> **What to do**:
Keep only those lines of the records that include the string "into".

[3D code data]
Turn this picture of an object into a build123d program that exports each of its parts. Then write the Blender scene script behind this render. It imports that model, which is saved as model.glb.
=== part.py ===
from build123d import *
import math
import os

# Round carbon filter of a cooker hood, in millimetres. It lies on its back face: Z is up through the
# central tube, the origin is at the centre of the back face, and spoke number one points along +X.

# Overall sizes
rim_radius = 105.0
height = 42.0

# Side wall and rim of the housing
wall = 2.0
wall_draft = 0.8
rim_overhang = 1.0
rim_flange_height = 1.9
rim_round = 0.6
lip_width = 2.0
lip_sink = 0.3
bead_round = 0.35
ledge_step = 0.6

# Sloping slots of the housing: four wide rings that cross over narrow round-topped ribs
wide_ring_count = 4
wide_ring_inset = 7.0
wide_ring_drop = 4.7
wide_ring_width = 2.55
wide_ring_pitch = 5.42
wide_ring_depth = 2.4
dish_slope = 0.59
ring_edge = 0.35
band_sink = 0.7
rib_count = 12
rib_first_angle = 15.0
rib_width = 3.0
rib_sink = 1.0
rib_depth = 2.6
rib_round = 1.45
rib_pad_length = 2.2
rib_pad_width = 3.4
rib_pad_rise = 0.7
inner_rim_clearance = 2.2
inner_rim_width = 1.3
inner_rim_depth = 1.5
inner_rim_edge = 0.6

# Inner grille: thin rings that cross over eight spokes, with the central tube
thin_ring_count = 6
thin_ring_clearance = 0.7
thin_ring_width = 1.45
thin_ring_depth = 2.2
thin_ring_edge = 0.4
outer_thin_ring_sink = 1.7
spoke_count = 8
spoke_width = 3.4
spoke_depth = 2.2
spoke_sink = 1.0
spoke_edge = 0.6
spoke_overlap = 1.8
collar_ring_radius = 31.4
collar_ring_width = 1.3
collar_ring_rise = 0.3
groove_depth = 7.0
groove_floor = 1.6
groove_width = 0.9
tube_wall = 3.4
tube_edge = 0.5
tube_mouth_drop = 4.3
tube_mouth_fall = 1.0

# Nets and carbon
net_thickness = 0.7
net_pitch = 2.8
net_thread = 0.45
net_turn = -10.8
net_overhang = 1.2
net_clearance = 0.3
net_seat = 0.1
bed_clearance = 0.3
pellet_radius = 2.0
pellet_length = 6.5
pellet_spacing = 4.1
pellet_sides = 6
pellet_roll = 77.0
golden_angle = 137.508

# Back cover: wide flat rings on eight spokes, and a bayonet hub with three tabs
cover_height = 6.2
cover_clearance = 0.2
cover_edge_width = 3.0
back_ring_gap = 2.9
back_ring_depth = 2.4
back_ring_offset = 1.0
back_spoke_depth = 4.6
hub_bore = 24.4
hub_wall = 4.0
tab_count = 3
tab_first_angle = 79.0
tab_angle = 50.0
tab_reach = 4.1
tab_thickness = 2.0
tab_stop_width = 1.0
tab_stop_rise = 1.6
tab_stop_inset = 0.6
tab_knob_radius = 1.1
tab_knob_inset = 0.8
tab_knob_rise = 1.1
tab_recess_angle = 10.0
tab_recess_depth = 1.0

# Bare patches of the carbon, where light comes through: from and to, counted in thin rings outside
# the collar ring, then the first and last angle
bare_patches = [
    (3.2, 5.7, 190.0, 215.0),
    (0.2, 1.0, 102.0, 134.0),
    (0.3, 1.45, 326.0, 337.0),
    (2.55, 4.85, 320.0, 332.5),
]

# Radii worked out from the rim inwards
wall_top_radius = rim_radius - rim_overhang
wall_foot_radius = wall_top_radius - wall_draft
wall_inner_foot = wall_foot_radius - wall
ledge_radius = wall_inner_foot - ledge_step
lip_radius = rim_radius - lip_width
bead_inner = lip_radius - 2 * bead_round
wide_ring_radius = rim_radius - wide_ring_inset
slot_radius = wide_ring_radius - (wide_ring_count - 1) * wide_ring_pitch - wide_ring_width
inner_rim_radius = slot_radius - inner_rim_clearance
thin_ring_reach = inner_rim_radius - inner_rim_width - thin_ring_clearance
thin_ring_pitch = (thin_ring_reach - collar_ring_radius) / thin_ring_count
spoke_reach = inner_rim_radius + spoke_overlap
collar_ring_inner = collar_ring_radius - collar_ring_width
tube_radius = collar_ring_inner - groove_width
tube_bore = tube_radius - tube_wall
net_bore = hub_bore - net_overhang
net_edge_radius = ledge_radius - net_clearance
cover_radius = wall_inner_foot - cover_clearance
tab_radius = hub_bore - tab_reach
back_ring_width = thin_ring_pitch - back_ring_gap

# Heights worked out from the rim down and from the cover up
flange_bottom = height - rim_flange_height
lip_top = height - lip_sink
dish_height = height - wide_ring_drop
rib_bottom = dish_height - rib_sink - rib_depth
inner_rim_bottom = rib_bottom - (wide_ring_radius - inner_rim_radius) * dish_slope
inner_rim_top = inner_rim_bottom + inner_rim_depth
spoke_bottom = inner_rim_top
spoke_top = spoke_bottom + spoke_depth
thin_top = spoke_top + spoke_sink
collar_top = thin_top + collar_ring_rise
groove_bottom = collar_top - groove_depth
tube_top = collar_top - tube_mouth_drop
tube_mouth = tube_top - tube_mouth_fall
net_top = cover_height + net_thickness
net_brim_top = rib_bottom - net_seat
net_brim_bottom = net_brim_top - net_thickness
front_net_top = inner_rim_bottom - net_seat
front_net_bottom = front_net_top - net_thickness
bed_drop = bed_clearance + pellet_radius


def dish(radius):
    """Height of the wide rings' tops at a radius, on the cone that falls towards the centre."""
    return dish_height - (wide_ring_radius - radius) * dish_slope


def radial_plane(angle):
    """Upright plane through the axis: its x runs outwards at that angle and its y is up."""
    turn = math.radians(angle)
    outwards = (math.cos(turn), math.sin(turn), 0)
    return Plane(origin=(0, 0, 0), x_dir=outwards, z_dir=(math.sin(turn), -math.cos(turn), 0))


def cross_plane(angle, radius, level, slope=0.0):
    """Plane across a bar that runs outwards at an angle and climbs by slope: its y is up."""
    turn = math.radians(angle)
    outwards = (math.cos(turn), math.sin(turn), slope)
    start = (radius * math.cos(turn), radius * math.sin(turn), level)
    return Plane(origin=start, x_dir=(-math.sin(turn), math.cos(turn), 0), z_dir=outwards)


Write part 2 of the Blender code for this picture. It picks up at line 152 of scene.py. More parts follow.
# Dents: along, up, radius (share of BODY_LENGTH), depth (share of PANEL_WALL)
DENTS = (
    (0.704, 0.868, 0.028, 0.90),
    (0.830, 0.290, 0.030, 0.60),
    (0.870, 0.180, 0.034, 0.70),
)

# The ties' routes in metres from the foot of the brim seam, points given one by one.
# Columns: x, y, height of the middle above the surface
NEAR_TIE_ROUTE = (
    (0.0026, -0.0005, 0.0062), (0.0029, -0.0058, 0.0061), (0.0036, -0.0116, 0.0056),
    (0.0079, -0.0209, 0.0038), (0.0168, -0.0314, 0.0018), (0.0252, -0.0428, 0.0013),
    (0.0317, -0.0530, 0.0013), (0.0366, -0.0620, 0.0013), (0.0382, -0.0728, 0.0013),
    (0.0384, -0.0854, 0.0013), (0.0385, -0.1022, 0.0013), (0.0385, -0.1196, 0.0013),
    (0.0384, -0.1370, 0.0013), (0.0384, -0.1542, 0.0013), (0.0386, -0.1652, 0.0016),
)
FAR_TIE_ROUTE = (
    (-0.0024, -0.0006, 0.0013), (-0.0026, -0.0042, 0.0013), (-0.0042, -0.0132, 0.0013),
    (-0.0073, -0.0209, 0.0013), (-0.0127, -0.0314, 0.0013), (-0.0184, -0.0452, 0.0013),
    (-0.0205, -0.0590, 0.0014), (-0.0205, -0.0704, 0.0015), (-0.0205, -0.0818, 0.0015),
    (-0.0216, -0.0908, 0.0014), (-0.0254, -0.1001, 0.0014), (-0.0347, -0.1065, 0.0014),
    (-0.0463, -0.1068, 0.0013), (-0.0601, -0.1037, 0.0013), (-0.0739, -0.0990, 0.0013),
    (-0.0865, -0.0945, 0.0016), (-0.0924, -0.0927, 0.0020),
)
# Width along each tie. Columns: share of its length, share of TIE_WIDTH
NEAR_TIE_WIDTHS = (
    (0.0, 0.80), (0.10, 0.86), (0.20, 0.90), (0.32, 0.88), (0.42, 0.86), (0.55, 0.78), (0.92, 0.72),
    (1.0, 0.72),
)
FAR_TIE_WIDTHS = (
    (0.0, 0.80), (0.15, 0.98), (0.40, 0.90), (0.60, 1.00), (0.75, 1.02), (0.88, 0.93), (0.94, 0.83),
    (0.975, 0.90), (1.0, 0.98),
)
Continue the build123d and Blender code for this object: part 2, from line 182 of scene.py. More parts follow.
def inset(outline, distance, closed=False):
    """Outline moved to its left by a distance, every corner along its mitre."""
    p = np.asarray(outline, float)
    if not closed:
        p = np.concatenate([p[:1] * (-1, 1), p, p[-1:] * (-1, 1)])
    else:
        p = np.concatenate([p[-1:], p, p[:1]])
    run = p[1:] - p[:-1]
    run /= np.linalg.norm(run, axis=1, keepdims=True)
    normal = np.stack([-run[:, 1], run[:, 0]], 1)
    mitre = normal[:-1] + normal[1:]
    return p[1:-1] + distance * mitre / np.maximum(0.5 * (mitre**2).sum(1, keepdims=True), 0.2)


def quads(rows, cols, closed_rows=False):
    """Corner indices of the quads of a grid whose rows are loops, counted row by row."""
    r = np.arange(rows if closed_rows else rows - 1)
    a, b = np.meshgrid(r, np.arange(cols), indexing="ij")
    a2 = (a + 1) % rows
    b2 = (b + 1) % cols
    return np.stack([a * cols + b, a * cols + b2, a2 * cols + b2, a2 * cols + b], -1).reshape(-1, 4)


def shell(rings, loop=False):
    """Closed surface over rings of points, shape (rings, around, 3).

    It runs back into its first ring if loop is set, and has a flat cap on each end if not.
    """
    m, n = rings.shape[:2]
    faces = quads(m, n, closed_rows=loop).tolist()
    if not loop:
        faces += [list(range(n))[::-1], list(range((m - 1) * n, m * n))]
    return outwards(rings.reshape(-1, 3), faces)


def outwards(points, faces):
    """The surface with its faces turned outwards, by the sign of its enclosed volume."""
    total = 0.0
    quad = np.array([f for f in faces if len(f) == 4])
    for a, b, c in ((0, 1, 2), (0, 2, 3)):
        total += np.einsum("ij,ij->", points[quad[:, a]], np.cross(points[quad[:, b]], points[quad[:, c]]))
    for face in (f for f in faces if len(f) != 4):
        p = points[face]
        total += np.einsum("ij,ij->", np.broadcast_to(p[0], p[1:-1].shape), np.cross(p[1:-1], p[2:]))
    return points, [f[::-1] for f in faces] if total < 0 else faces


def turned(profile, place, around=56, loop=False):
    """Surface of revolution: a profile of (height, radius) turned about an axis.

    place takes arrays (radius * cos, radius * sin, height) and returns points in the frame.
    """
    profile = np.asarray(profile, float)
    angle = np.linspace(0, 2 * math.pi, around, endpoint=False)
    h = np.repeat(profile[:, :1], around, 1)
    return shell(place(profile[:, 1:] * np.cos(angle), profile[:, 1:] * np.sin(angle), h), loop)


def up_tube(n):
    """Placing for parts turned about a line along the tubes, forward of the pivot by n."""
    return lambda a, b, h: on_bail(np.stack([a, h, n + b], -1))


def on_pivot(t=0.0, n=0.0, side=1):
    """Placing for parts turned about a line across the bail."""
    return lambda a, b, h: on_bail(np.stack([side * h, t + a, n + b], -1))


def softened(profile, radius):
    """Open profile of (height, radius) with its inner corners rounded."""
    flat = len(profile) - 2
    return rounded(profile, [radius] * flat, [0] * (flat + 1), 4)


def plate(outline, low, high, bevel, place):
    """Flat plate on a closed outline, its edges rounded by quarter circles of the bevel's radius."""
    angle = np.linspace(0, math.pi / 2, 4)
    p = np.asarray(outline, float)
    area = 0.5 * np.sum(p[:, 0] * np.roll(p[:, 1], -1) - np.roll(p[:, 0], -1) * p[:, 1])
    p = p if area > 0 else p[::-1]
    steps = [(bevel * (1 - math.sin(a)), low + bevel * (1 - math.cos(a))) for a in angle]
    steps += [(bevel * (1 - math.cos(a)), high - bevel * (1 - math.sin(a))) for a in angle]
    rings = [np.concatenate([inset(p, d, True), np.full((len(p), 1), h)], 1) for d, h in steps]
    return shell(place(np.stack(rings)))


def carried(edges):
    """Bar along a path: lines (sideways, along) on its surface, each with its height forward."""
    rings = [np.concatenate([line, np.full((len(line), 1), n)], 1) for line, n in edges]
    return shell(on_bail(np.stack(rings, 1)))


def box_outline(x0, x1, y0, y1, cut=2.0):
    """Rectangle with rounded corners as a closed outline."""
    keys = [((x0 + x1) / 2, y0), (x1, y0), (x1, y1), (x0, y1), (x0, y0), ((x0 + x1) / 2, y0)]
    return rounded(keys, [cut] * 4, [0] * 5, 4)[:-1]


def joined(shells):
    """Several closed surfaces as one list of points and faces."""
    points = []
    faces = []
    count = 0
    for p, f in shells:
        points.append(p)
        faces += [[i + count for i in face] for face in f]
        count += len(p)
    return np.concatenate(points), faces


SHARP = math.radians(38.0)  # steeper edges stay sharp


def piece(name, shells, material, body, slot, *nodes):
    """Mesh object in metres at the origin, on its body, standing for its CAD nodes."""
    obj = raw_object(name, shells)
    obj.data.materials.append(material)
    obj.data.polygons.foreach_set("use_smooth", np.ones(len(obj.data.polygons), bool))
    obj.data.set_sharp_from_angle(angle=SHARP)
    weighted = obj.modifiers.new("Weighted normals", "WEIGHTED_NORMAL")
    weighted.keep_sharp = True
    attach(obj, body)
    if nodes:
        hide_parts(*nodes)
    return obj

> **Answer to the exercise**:
Turn this picture of an object into a build123d program that exports each of its parts. Then write the Blender scene script behind this render. It imports that model, which is saved as model.glb.
    It runs back into its first ring if loop is set, and has a flat cap on each end if not.